The High Court has had to intervene multiple times ordering the state to operationalise other critical institutions such as the Information Commission, Human Rights Commission, Lokayukta, Minorities Commission, Appellate Authority, WALTA Authorities, etc. few of which are lying totally dysfunctional now.

In August 2014, there was a comprehensive survey census of Telangana conducted by the government.
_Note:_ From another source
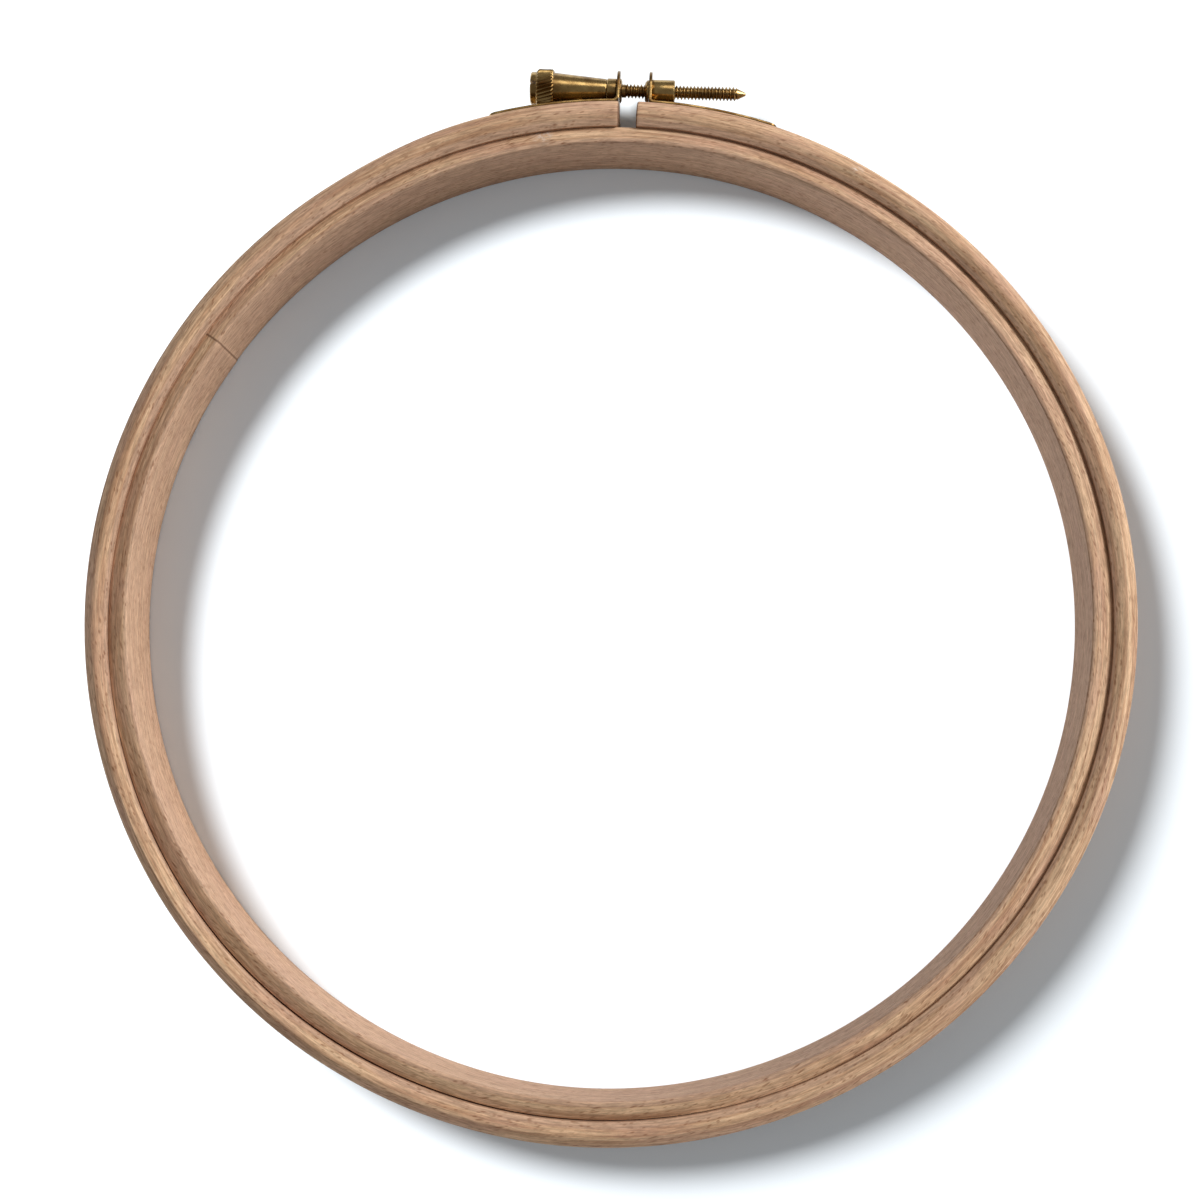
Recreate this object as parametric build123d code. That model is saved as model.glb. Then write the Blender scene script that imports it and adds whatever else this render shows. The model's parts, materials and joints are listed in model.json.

Citizens, however, have no intimation of the outcome or how the survey was used.  People had travelled from across India to their home state Telangana in order to be included in the three-day survey census, so that they would not be ‘left out’. 

The Errum Manzil Palace, a heritage building in Hyderabad.
Many heritage structures are crying for maintenance but the Heritage Conservation Committee mandated by the HMDA Act has not been constituted in the past nine years.
Representational photo: Irrum Manzil Palace. Pic: Wikimedia Commons/CC BY-SA 4.0

One only hopes that the new government will be more active and transparent on all the above matters.

Save the city!

It has been enshrined in our Constitution both in the Fundamental Duties of citizens as well as in the Directive Principles of State Policy that it is not just important to conserve the environment but it is imperative to improve it. This just does not seem to resonate with the government of Telangana, given the predatory action against the natural resources of the city.  

Active dumping of reservoirs, river, lakes, channels, felling of trees, razing of rocks, encroachments of open spaces, has become a daily norm under the pretext of providing ‘Ease of Business’ and ‘Development’.  


Read more: Gopanpally Tank in Hyderabad crying for help


People of Hyderabad en-masse feel that the city needs a government that will ensure that it does not become another New Delhi, where daily living itself has become a challenge because of grave concerns over air, water, commute and the like.  Myopic ‘development’, a charade in the interest of corporate contracts alone, has already damaged Hyderabad’s ecology considerably. We need a government that will devise policy, legislate and take definite steps to reverse the damage done.